Tim - our testing shows that the

PipelineExec loads all children to one node. To Chris’ point, I would think that another setting should be “multi-node” where you can specific whether you want the child pipelines spread across multiple nodes or not. I would imagine that multi-node would require a bit more communications between nodes, but would create better utilization

Once we get this project live, I will circle around and re-do the testing so I can send you some screen shots / runtime data on the crashes. I did send the screenshot to support, which shows how even though we have 2 nodes, one will zero pipelines, all the pipelines are being allocated to the same node over a 2 minute period

Are you referring to some executions in the attached screenshot? I took a look at the first set of STOPPED triggered executions in the screenshot and they were all scheduled to the same node because the other node in the Snaplex had reached its maximum memory usage limit. Therefore, the scheduler would not treat the other node as a possible candidate for running new executions.

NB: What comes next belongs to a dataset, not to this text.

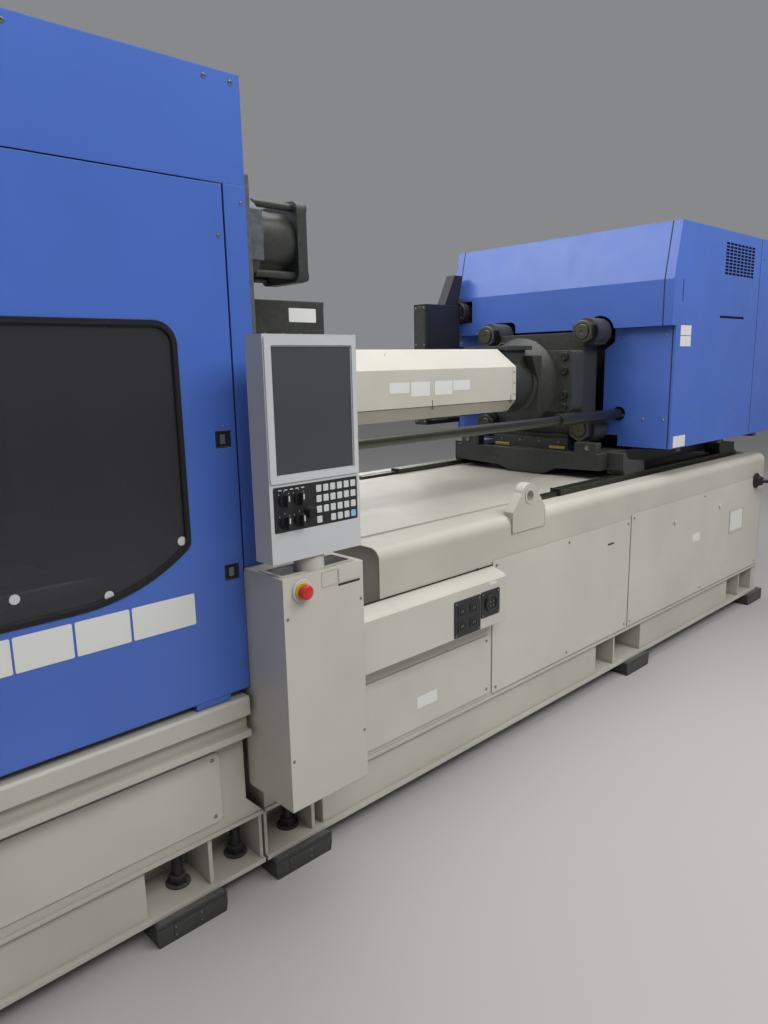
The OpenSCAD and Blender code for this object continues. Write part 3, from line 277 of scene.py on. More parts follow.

You can specify that by setting the Snaplex property in PipeExec. The simplest way to get it to run on the same Snaplex as the parent is to make it an expression and set the value to pipe.plexPath. But, it depends on the resource usage of the nodes and it tends to prefer the local node.

If you’re interested in trying another configuration, I think I made a mistake above in recommending to use Reuse with PipeExec. With Reuse disabled, a new child execution will be started for each location and a new scheduling decision will be made. Since the children run for awhile and consume quite a few resources, the scheduler should have more data to make a better decision on where to execute the child. (Enabling Reuse would help to avoid the overhead of starting a new execution, but that’s not very relevant here since every location results in a lot of work being done.) Maybe try setting the pool size to 10 or 20 to start with and then dial it in after some testing.